The thing is, I had no idea if our children were being taught skills like critical thinking and deep analysis, and how prepared or competitive they would be as they moved on to college and careers in our knowledge-based global economy. I cared about all that. A lot. But no one could tell me. No one.
Certainly, I wasn’t alone. Read investigative journalist Amanda Ripley’s new book, “The Smartest Kids in the World and How They Got That Way.” The gist is that American students are not performing at the same level of their peers internationally.
Our educational system — a coat of many colors, a different flavor for every state and, in some cases, for every county in the state — is not keeping up with the system of many other industrialized countries, even as the job market becomes more global and international competition for jobs becomes steeper.
Here we are, leader of the Free World, and as the Broad Foundation, an educational reform group, tells us, “American students rank 25th in math, 17th in science and 14th in reading compared to students in 27 industrialized countries.”
It was only in the last three decades that parents and state lawmakers were shown school systems need accountability: measurable goals, thorough and fair evaluations of performance, incentives for achievement and interventions for poor performance. In fact, Florida has been a leader in insisting on accountability.
But, measured against what?
We are in the enlightened 21st century now and thank heaven educators in the majority of states miraculously have come to realize that we need that accountability to be standardized.
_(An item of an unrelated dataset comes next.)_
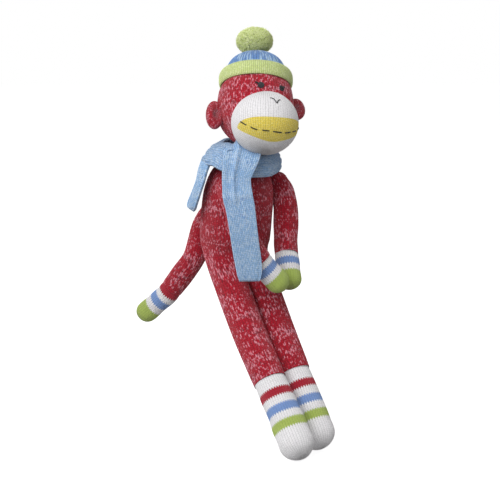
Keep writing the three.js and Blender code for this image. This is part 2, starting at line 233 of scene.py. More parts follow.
class Surface:
    """Grids of points joined into one mesh, with a UV map in wales and courses."""

    def __init__(self, name):
        self.name = name
        self.points, self.quads, self.uv = [], [], []
        self.triangles, self.triangle_uv = [], []
        self.count = 0

    def grid(self, grid, u, v, wrap=False, keep=None, caps=()):
        """Adds a grid in millimetres. u and v are its columns' and rows' stitch numbers."""
        rows, columns = grid.shape[:2]
        turn = facing_out(grid, normals(grid, wrap))
        ids = self.count + np.arange(rows * columns).reshape(rows, columns)
        if wrap:
            ids = np.hstack([ids, ids[:, :1]])
        a, b, c, d = ids[:-1, :-1], ids[:-1, 1:], ids[1:, 1:], ids[1:, :-1]
        uu, vv = np.meshgrid(u, v)
        uv = np.stack([uu, vv], -1)
        corners = [uv[:-1, :-1], uv[:-1, 1:], uv[1:, 1:], uv[1:, :-1]]
        quads = np.stack([a, b, c, d], -1).reshape(-1, 4)
        corners = np.stack(corners, -2).reshape(-1, 4, 2)
        if turn < 0:
            quads, corners = quads[:, ::-1], corners[:, ::-1]
        if keep is not None:
            chosen = keep.reshape(-1)
            quads, corners = quads[chosen], corners[chosen]
        self.points.append(grid.reshape(-1, 3))
        self.quads.append(quads)
        self.uv.append(corners)
        self.count += rows * columns
        for row in caps:
            self.cap(grid[row], ids[row], u, v[row], turn if row else -turn)
        return self

    def cap(self, ring, ids, u, v, turn):
        self.points.append(ring.mean(axis=0, keepdims=True))
        centre = np.full(len(ids) - 1, self.count)
        self.count += 1
        faces = np.stack([ids[:-1], ids[1:], centre], -1)
        middle = (u[:-1] + u[1:]) / 2
        level = np.full(len(middle), float(v))
        corners = np.stack(
            [
                np.stack([u[:-1], level], -1),
                np.stack([u[1:], level], -1),
                np.stack([middle, level + 0.5], -1),
            ],
            1,
        )
        if turn < 0:
            faces, corners = faces[:, ::-1], corners[:, ::-1]
        self.triangles.append(faces)
        self.triangle_uv.append(corners)

    def build(self, material, attributes=()):
        points = np.vstack(self.points) * MM
        quads, uv = np.vstack(self.quads), np.vstack(self.uv)
        loops, corners = [quads.reshape(-1)], [uv.reshape(-1, 2)]
        sizes = [np.full(len(quads), 4)]
        if self.triangles:
            loops.append(np.vstack(self.triangles).reshape(-1))
            corners.append(np.vstack(self.triangle_uv).reshape(-1, 2))
            sizes.append(np.full(len(loops[1]) // 3, 3))
        loops, corners, sizes = np.concatenate(loops), np.vstack(corners), np.concatenate(sizes)
        used = np.zeros(len(points), bool)
        used[loops] = True
        points, loops = points[used], (np.cumsum(used) - 1)[loops]
        mesh = bpy.data.meshes.new(self.name)
        mesh.vertices.add(len(points))
        mesh.vertices.foreach_set("co", points.reshape(-1))
        mesh.loops.add(len(loops))
        mesh.loops.foreach_set("vertex_index", loops.astype(np.int32))
        mesh.polygons.add(len(sizes))
        starts = np.concatenate([[0], np.cumsum(sizes)[:-1]])
        mesh.polygons.foreach_set("loop_start", starts.astype(np.int32))
        mesh.polygons.foreach_set("loop_total", sizes.astype(np.int32))
        mesh.uv_layers.new(name="knit").data.foreach_set("uv", corners.reshape(-1))
        for name, values in attributes:
            store = mesh.attributes.new(name, "FLOAT", "POINT")
            store.data.foreach_set("value", values.reshape(-1)[used].astype(np.float32))
        mesh.update(calc_edges=True)
        mesh.validate()
        mesh.polygons.foreach_set("use_smooth", np.ones(len(mesh.polygons), bool))
        mesh.materials.append(material)
        return placed(self.name, mesh)


def weld(piece, distance=0.02):
    """Joins points that coincide, so that a folded strip is one closed piece."""
    shape = bmesh.new()
    shape.from_mesh(piece.data)
    bmesh.ops.remove_doubles(shape, verts=shape.verts, dist=distance * MM)
    shape.to_mesh(piece.data)
    shape.free()
    return piece


def knitted(grid, gauge, u, v, wrap, soft=0.0, seed=1, size=34):
    """The grid with its stitches raised and a little unevenness in the stuffing below."""
    columns = u[:-1] if wrap else u
    spacing = np.linalg.norm(np.roll(grid, -1, 1) - grid, axis=-1)
    if not wrap:
        spacing[:, -1] = spacing[:, -2]
    wales = abs(u[1] - u[0])
    share = np.clip(spacing / (gauge["wale"] * wales), 0, 1.15)
    height = stitches(*np.meshgrid(columns, v)) * gauge["relief"] * share
    height = height + soft * lumps(grid, size, seed)
    return grid + outward_normals(grid, wrap) * height[..., None]


def stitch_columns(wales, per_wale=PER_WALE):
    """Stitch numbers of the columns of a closed ring, with the first again at the end."""
    return np.arange(wales * per_wale + 1) / per_wale


def ring_turns(u):
    return 2 * math.pi * u[:-1] / u[-1]


def circle(count):
    return np.linspace(0, 2 * math.pi, count + 1)[:-1]


def knit_tube(name, route, profile, gauge, wales, material, caps=(), soft=0.5, seed=1):
    """A knitted tube round a route, from a [radius, height] outline."""
    radius, height = outline(profile, gauge["course"] / PER_COURSE, 0.15)
    u = stitch_columns(wales)
    v = np.arange(len(radius)) / PER_COURSE
    grid = rings(route, radius, height, ring_turns(u))
    grid = knitted(grid, gauge, u, v, True, soft, seed)
    return Surface(name).grid(grid, u, v, True, caps=caps).build(material)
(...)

We need a “common core” of rigorous standards — the same standards — in every state, as a nation.
I’ve listened carefully to the naysayers, I really have, but I can’t for the life of me see “conspiracy theory” in any part of Common Core State Standards.
Neither can I see how politics plays a part in their adoption. When I want the best education for my child, I don’t think of it as a Republican or Democratic thing; it isn’t progressive or conservative. It’s just wanting my child to be able to compete on a level playing field with anybody anywhere in the world. Whatever it takes, whether it’s red or blue.
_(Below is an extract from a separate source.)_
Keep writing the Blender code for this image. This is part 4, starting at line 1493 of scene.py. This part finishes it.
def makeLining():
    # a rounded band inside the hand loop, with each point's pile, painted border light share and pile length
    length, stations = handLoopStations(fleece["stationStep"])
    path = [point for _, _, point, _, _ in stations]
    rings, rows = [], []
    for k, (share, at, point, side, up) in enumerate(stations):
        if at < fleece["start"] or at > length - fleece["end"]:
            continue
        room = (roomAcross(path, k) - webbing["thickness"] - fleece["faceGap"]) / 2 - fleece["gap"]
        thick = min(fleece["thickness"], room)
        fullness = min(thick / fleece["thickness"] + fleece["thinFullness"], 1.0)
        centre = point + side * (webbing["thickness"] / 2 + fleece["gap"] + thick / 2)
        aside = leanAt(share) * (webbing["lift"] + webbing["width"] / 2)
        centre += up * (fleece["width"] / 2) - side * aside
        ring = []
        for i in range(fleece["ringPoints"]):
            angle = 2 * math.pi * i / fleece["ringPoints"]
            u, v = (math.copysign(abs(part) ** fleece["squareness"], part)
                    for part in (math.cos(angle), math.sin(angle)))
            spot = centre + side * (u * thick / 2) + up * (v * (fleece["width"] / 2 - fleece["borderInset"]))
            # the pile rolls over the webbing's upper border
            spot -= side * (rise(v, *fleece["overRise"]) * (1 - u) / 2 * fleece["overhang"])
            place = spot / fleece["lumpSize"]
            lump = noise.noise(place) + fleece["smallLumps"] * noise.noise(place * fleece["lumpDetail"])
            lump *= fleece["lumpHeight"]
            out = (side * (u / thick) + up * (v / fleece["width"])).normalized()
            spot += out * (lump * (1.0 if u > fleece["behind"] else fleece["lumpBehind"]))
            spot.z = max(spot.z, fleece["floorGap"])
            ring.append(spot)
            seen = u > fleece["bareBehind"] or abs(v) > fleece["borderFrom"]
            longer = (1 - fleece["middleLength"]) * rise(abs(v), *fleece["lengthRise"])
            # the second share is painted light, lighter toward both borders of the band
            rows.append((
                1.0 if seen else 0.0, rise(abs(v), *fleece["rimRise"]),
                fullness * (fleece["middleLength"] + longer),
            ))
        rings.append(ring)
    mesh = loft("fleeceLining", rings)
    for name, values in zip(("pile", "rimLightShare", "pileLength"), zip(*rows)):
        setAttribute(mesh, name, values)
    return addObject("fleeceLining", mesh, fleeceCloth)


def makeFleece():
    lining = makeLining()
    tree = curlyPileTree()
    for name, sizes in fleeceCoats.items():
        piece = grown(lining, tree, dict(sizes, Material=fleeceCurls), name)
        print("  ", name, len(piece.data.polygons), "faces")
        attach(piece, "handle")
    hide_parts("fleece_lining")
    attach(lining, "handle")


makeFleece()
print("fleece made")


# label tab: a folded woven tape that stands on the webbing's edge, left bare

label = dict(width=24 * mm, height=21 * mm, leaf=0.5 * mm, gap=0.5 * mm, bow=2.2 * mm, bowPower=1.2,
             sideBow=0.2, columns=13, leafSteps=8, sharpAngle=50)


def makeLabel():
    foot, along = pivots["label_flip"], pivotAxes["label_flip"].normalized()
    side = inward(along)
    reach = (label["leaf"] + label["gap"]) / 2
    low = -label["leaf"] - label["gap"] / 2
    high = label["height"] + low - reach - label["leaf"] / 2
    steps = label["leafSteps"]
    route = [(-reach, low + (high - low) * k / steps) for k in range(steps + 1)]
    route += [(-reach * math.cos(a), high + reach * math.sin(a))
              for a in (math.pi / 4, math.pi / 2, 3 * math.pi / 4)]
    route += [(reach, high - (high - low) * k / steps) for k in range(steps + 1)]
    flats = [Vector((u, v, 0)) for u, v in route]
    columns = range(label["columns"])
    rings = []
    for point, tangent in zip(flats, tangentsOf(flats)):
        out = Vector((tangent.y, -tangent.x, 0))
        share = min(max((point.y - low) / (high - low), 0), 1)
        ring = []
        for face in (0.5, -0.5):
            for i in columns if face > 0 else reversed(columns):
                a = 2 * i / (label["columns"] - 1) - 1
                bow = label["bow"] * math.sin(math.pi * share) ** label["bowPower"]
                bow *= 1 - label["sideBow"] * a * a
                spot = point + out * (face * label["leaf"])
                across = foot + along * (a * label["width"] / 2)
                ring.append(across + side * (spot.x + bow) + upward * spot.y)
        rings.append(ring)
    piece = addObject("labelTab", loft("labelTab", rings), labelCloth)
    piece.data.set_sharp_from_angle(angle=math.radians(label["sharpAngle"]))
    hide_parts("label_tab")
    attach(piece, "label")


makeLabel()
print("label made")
I have great respect for Shane Vander Hart, perhaps the most active force in the trenches against Common Core, but he bases the majority of his opposition on issues that have nothing to do with the actual standards themselves.
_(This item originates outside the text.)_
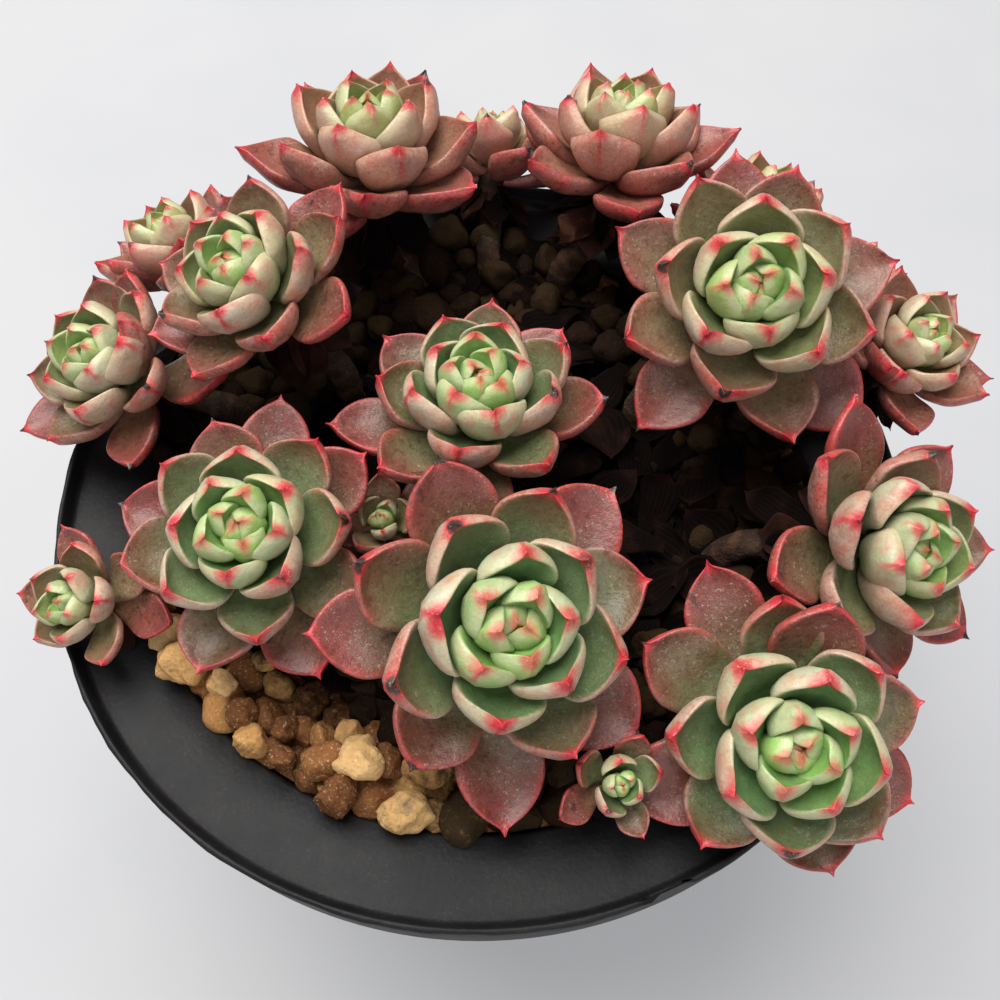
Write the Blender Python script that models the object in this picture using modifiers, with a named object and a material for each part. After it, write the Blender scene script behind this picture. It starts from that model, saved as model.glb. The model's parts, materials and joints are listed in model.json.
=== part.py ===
"""Potted echeveria: a clump of rosettes on short woody stems in a collared plastic pot.

Lengths are in metres, angles in degrees, +Z is up. The origin is the centre of the pot's flat
base, where it stands on the ground. Azimuths run from +X towards +Y.

Each rosette is one solid with its stem. Its leaves follow one golden-angle spiral from the bud
out. A leaf that would cross a neighbouring rosette is raised, and swayed a little, until it
hangs clear. Every stem stands in its own plain hole in the gravel and the soil.
"""

import math
import random
from typing import NamedTuple

import bmesh
import bpy
from mathutils import Matrix, Vector
from mathutils.bvhtree import BVHTree
from mathutils.geometry import intersect_point_line

MM = 0.001
GAP = 0.35 * MM

# Pot: the rim radius and the height drive the rest.
RIM_RADIUS = 90.0 * MM
POT_HEIGHT = 118.0 * MM
POT_WALL = 2.0 * MM
LIP_WIDTH = 1.5 * MM
LIP_HEIGHT = 3.5 * MM
COLLAR_WIDTH = 16.0 * MM
COLLAR_FALL = 1.8 * MM
SKIRT_HEIGHT = 14.0 * MM
BASE_RADIUS = 52.0 * MM
DRAIN_COUNT = 6
DRAIN_RADIUS = 4.0 * MM
DRAIN_RING = 30.0 * MM
POT_STEPS = 40
BED_STEPS = 28

BED_RADIUS = RIM_RADIUS - LIP_WIDTH - COLLAR_WIDTH - 0.5 * MM
BED_EDGE_LEVEL = POT_HEIGHT - LIP_HEIGHT - COLLAR_FALL - 1.2 * MM
GRAVEL_INNER = 48.0 * MM
GRAVEL_DEPTH = 9.0 * MM
SOIL_CROWN = 5.0 * MM
STEM_DEPTH = 24.0 * MM
STEM_FOOT_SHARE = 0.66
BACK_FOOT_SHARE = 0.92
STEM_FOOT_LIMIT = 61.0 * MM
STONE_SIZE = 7.8 * MM
STONE_SPACING = 8.7 * MM

GOLDEN_ANGLE = 137.508
AZIMUTH_SCATTER = 7.0
PITCH_SCATTER = 4.0
CLEARANCE = 0.45 * MM
BEND_STEP = 6.0
BEND_STEPS = 10
SWAYS = (0.0, 9.0, -9.0)
FLAT_ANGLE = 0.3

# A leaf's stations: distance along it, then width and thickness as shares of the largest.
LEAF_STATIONS = ((0.0, 0.18, 0.45), (0.32, 0.62, 0.95), (0.68, 1.0, 1.0), (0.90, 0.76, 0.62))

GREY_PLASTIC = (0.045, 0.046, 0.052)
OCHRE_STONE = (0.52, 0.33, 0.15)
DARK_SOIL = (0.045, 0.032, 0.024)
LEAF_BLUSH = (0.38, 0.22, 0.18)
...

CCSS is sensible and badly needed reform and should not be derailed by misguided and misinformed opposition. It’s discouraging to see states that had originally embraced this effort blink in the face of unexpected political opposition. We’re down to 46 plus the District of Columbia.
Here’s what I think the problem is:
Even though Common Core has been around for more than two years, most people are just hearing about it. And in some states Common Core testing has been implemented before even teachers, let alone parents, have been instructed in how to teach students using the new standards.
And we’ve put such a premium on testing and scoring, when our priorities should be on teaching. Teaching is what this is all about. And I don’t mean teaching to a test, or teaching specifics, as so many fear.
When students score poorly on the more rigorous Common Core-based tests, it threatens to cause a backlash among parents, who increasingly see testing as the problem, not the solution.
But talk to teachers who have been with Common Core for a while. I’ve spoken with so many now who are so into it, who are converts and now are committed to seeing CCSS implemented.
Melissa Erickson, who began working on Common Core in 2009 with the National PTA and continued on her own since the PTA project ended, claims she’s seen virtually zero negativity from teachers. “Certainly, it’s a big shift when everybody is making the shift at the same time,” said Erickson, “but the more into it teachers get, the more they come to be believers. This is not about teaching anything Washington dictates. It’s about reaching goals.”
As for the problem of data mining — harvesting information from student files — Erickson agrees that’s a problem, but not one brought on by Common Core. “Authorities have been gathering and distributing student information ever since the invention of the mimeograph machine,” she said. “Certainly it’s a conversation we should be having, but it has nothing to do with the Standards.”
Patricia Levesque, chief executive officer for the Florida-based Foundation for Excellence in Education, looks at Common Core from a parent’s perspective:
“All standards are, are end-of-the-year expectations. As the mom of a kindergartner, I’m paying attention, and I can tell you all kindergartners used to have to do is count to 20 by the end of the school year. Now they have to do that by the end of the first quarter.
“By the end of the year they have to count to 100, and they have to be able to count by 10s. They have to be able to follow words left to right and know that sentences start with capital letters.
“The teacher uses text books or work books, but how she teaches him — how she gets my son to the goal at the end of the year — is determined by Leon County, not by the state of Florida or the federal government,” Levesque explained.
Andrew Vega, a teacher at Orchard Gardens K-8 Pilot School in Boston, Mass., said: “It’s imperative that administrators understand, as my principal does, that it may take time for the benefits of the new curriculum to be fully measurable. I’m convinced the kinks will work themselves out and that teachers shouldn’t fear Common Core. What I’m doing in my classroom now just feels so much better, and two years into the Common Core, I am a better — and happier — teacher than I’ve ever been.”
I support high standards. I support our children being competitive with other children in other states and other nations. And I understand that Common Core State Standards in and of themselves don’t mean students will learn more — but coupled with good accountability and assessment, I believe when all the bugs are worked out, they’re going to be everything I was hoping for those many years ago, when my husband and I were trying to figure out where our kids stood, where they were going and if they had a hope of getting there.